Extract the listing in its entirety, keeping each line identical to the original.

──────── Supplied data ────────

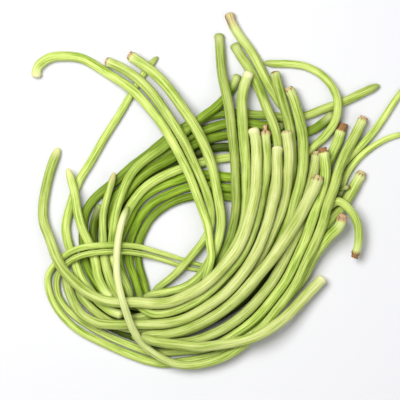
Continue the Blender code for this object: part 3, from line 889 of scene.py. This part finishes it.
def add_table(context, settings):
    """The flat white table top that the bunch lies on."""
    top = bmesh.new()
    half = settings.table_width / 2
    bmesh.ops.create_grid(top, x_segments=TABLE_SQUARES, y_segments=TABLE_SQUARES, size=half)
    mesh = bpy.data.meshes.new("table_top")
    top.to_mesh(mesh)
    top.free()
    mesh.materials.append(table_material(settings.table_colour))
    table = bpy.data.objects.new("table_top", mesh)
    context.scene.collection.objects.link(table)


def table_material(colour):
    """Smooth white board with a very faint unevenness."""
    material = bpy.data.materials.new("white_table")
    nodes = Nodes(material)
    place = nodes.add("ShaderNodeTexCoord").outputs["Object"]
    values = {"Scale": CLOUD_FINENESS, "Detail": CLOUD_DETAIL}
    cloud = nodes.add("ShaderNodeTexNoise", values, {"Vector": place}).outputs["Fac"]
    stops = ((CLOUD_STARTS, opaque(colour, CLOUD_TONE)), (CLOUD_ENDS, opaque(colour)))
    nodes.link(nodes.ramp(cloud, stops), "Base Color")
    nodes.shader.inputs["Roughness"].default_value = TABLE_ROUGHNESS
    return material


def add_room(context, settings, target):
    """White light from all round, and two soft lights."""
    world = bpy.data.worlds.new("white_room")
    world.use_nodes = True
    background = world.node_tree.nodes["Background"]
    background.inputs["Color"].default_value = (1, 1, 1, 1)
    background.inputs["Strength"].default_value = settings.sky
    context.scene.world = world
    soft_light(context, "key_light", KEY_PLACE, settings.key, target)
    soft_light(context, "fill_light", FILL_PLACE, settings.fill, target)


def add_camera(context, settings, target):
    """A camera straight above the target, that sees the photograph's width of the table."""
    data = bpy.data.cameras.new("camera")
    data.lens = data.sensor_width * settings.camera_height / PICTURE_WIDTH
    data.clip_end = SIGHT
    camera = bpy.data.objects.new("camera", data)
    camera.location = target + Vector((0, 0, settings.camera_height))
    context.scene.collection.objects.link(camera)
    context.scene.camera = camera


class BEANS_OT_stage(bpy.types.Operator):
    """Makes the white table, the soft light and the camera straight above"""

    bl_idname = "beans.stage"
    bl_label = "Table, Light and Camera"

    def execute(self, context):
        settings = context.scene.bean_stage
        target = Vector(PICTURE_MIDDLE)
        add_table(context, settings)
        add_room(context, settings, target)
        add_camera(context, settings, target)
        context.scene.view_settings.view_transform = "Standard"
        return {"FINISHED"}


PIECES = (
    BEANS_OT_under_pods,
    BEANS_OT_fan_pods,
    BEANS_OT_left_pods,
    BEANS_OT_right_pods,
    BEANS_OT_upright_pods,
    BEANS_OT_coil_pods,
    BEANS_OT_loop_pods,
    BEANS_OT_crossing_pods,
    BEANS_OT_stage,
)


class BEANS_PT_bunch(bpy.types.Panel):
    """Lists the bunch's settings and its makers"""

    bl_label = "Bean Bunch"
    bl_idname = "BEANS_PT_bunch"
    bl_space_type = "VIEW_3D"
    bl_region_type = "UI"
    bl_category = "Beans"

    def draw(self, context):
        for group in (context.scene.bean_shape, context.scene.bean_skins, context.scene.bean_stage):
            column = self.layout.column()
            for name in group.__annotations__:
                column.prop(group, name)
        for operator in PIECES:
            self.layout.operator(operator.bl_idname)


CLASSES = (BeanShapeSettings, BeanSkinSettings, BeanStageSettings, *PIECES, BEANS_PT_bunch)


def register():
    for item in CLASSES:
        bpy.utils.register_class(item)
    bpy.types.Scene.bean_shape = PointerProperty(type=BeanShapeSettings)
    bpy.types.Scene.bean_skins = PointerProperty(type=BeanSkinSettings)
    bpy.types.Scene.bean_stage = PointerProperty(type=BeanStageSettings)


def unregister():
    del bpy.types.Scene.bean_stage
    del bpy.types.Scene.bean_skins
    del bpy.types.Scene.bean_shape
    for item in reversed(CLASSES):
        bpy.utils.unregister_class(item)


def main():
    register()
    bpy.ops.beans.under_pods()
    bpy.ops.beans.fan_pods()
    bpy.ops.beans.left_pods()
    bpy.ops.beans.right_pods()
    bpy.ops.beans.upright_pods()
    bpy.ops.beans.coil_pods()
    bpy.ops.beans.loop_pods()
    bpy.ops.beans.crossing_pods()
    bpy.ops.beans.stage()


if __name__ == "__main__":
    main()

────────

**Response to the task:**
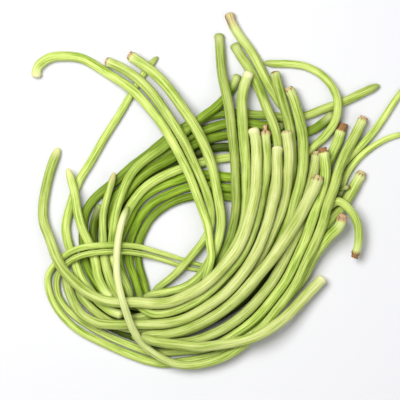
Continue the Blender code for this object: part 3, from line 889 of scene.py. This part finishes it.
def add_table(context, settings):
    """The flat white table top that the bunch lies on."""
    top = bmesh.new()
    half = settings.table_width / 2
    bmesh.ops.create_grid(top, x_segments=TABLE_SQUARES, y_segments=TABLE_SQUARES, size=half)
    mesh = bpy.data.meshes.new("table_top")
    top.to_mesh(mesh)
    top.free()
    mesh.materials.append(table_material(settings.table_colour))
    table = bpy.data.objects.new("table_top", mesh)
    context.scene.collection.objects.link(table)


def table_material(colour):
    """Smooth white board with a very faint unevenness."""
    material = bpy.data.materials.new("white_table")
    nodes = Nodes(material)
    place = nodes.add("ShaderNodeTexCoord").outputs["Object"]
    values = {"Scale": CLOUD_FINENESS, "Detail": CLOUD_DETAIL}
    cloud = nodes.add("ShaderNodeTexNoise", values, {"Vector": place}).outputs["Fac"]
    stops = ((CLOUD_STARTS, opaque(colour, CLOUD_TONE)), (CLOUD_ENDS, opaque(colour)))
    nodes.link(nodes.ramp(cloud, stops), "Base Color")
    nodes.shader.inputs["Roughness"].default_value = TABLE_ROUGHNESS
    return material


def add_room(context, settings, target):
    """White light from all round, and two soft lights."""
    world = bpy.data.worlds.new("white_room")
    world.use_nodes = True
    background = world.node_tree.nodes["Background"]
    background.inputs["Color"].default_value = (1, 1, 1, 1)
    background.inputs["Strength"].default_value = settings.sky
    context.scene.world = world
    soft_light(context, "key_light", KEY_PLACE, settings.key, target)
    soft_light(context, "fill_light", FILL_PLACE, settings.fill, target)


def add_camera(context, settings, target):
    """A camera straight above the target, that sees the photograph's width of the table."""
    data = bpy.data.cameras.new("camera")
    data.lens = data.sensor_width * settings.camera_height / PICTURE_WIDTH
    data.clip_end = SIGHT
    camera = bpy.data.objects.new("camera", data)
    camera.location = target + Vector((0, 0, settings.camera_height))
    context.scene.collection.objects.link(camera)
    context.scene.camera = camera


class BEANS_OT_stage(bpy.types.Operator):
    """Makes the white table, the soft light and the camera straight above"""

    bl_idname = "beans.stage"
    bl_label = "Table, Light and Camera"

    def execute(self, context):
        settings = context.scene.bean_stage
        target = Vector(PICTURE_MIDDLE)
        add_table(context, settings)
        add_room(context, settings, target)
        add_camera(context, settings, target)
        context.scene.view_settings.view_transform = "Standard"
        return {"FINISHED"}


PIECES = (
    BEANS_OT_under_pods,
    BEANS_OT_fan_pods,
    BEANS_OT_left_pods,
    BEANS_OT_right_pods,
    BEANS_OT_upright_pods,
    BEANS_OT_coil_pods,
    BEANS_OT_loop_pods,
    BEANS_OT_crossing_pods,
    BEANS_OT_stage,
)


class BEANS_PT_bunch(bpy.types.Panel):
    """Lists the bunch's settings and its makers"""

    bl_label = "Bean Bunch"
    bl_idname = "BEANS_PT_bunch"
    bl_space_type = "VIEW_3D"
    bl_region_type = "UI"
    bl_category = "Beans"

    def draw(self, context):
        for group in (context.scene.bean_shape, context.scene.bean_skins, context.scene.bean_stage):
            column = self.layout.column()
            for name in group.__annotations__:
                column.prop(group, name)
        for operator in PIECES:
            self.layout.operator(operator.bl_idname)


CLASSES = (BeanShapeSettings, BeanSkinSettings, BeanStageSettings, *PIECES, BEANS_PT_bunch)


def register():
    for item in CLASSES:
        bpy.utils.register_class(item)
    bpy.types.Scene.bean_shape = PointerProperty(type=BeanShapeSettings)
    bpy.types.Scene.bean_skins = PointerProperty(type=BeanSkinSettings)
    bpy.types.Scene.bean_stage = PointerProperty(type=BeanStageSettings)


def unregister():
    del bpy.types.Scene.bean_stage
    del bpy.types.Scene.bean_skins
    del bpy.types.Scene.bean_shape
    for item in reversed(CLASSES):
        bpy.utils.unregister_class(item)


def main():
    register()
    bpy.ops.beans.under_pods()
    bpy.ops.beans.fan_pods()
    bpy.ops.beans.left_pods()
    bpy.ops.beans.right_pods()
    bpy.ops.beans.upright_pods()
    bpy.ops.beans.coil_pods()
    bpy.ops.beans.loop_pods()
    bpy.ops.beans.crossing_pods()
    bpy.ops.beans.stage()


if __name__ == "__main__":
    main()